Delaware and New Jersey reward good students with community college scholarships, and several governors have proposed expanding access.

In October, state higher education officials proposed giving Massachusetts high school students two years of free tuition and fees at community colleges if they took college preparatory classes and qualified for nonremedial college coursework.

The state's community colleges serve roughly 200,000 students, including students who are just taking classes and students who plan to earn a degree. From the grassy campus of Northern Essex Community College in Haverhill to the concrete landscapes in Boston, two-year colleges typically serve students who struggle financially or academically. They include immigrants learning a new language, budding nurses, and career changers working to acquire new skills.
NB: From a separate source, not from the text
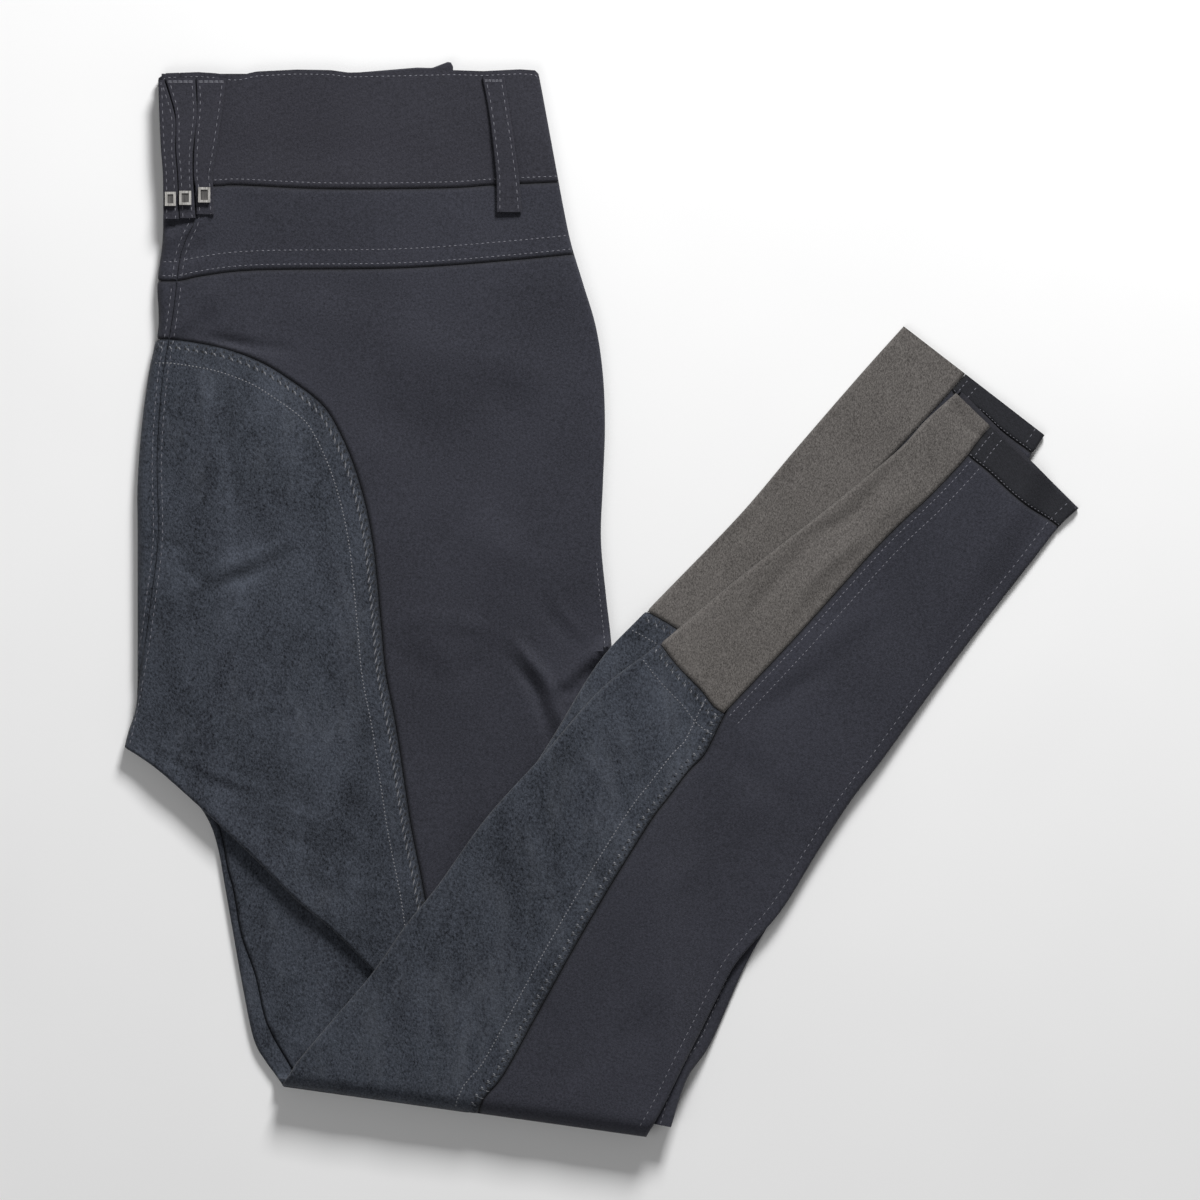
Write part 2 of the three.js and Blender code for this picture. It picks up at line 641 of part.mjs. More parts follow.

Community colleges are more affordable than universities, but are still expensive for many students, averaging $3,477 a year. (The national average is $2,272).

But it is unclear if community colleges are prepared to absorb Patrick's vision in eight years. The campuses are often crowded, the colleges are considered underfunded, and many colleges struggle with criticism that some students take too long to graduate.

Aides to Patrick said the commission, called the Commission on the Future of Public Education in the Commonwealth, will work out the details, such as how to pay for the programs and whether to roll them out first in high-poverty communities.

Senator Robert A. Antonioni, cochairman of the Legislature's Joint Committee on Education, said he expected lawmakers would give Patrick's plan a fair hearing.

"I can say that those are all ideals or goals that I could support," he said. "One question that comes to mind is what sort of structure are you going to have to oversee all of this and number two, how do you pay for it?"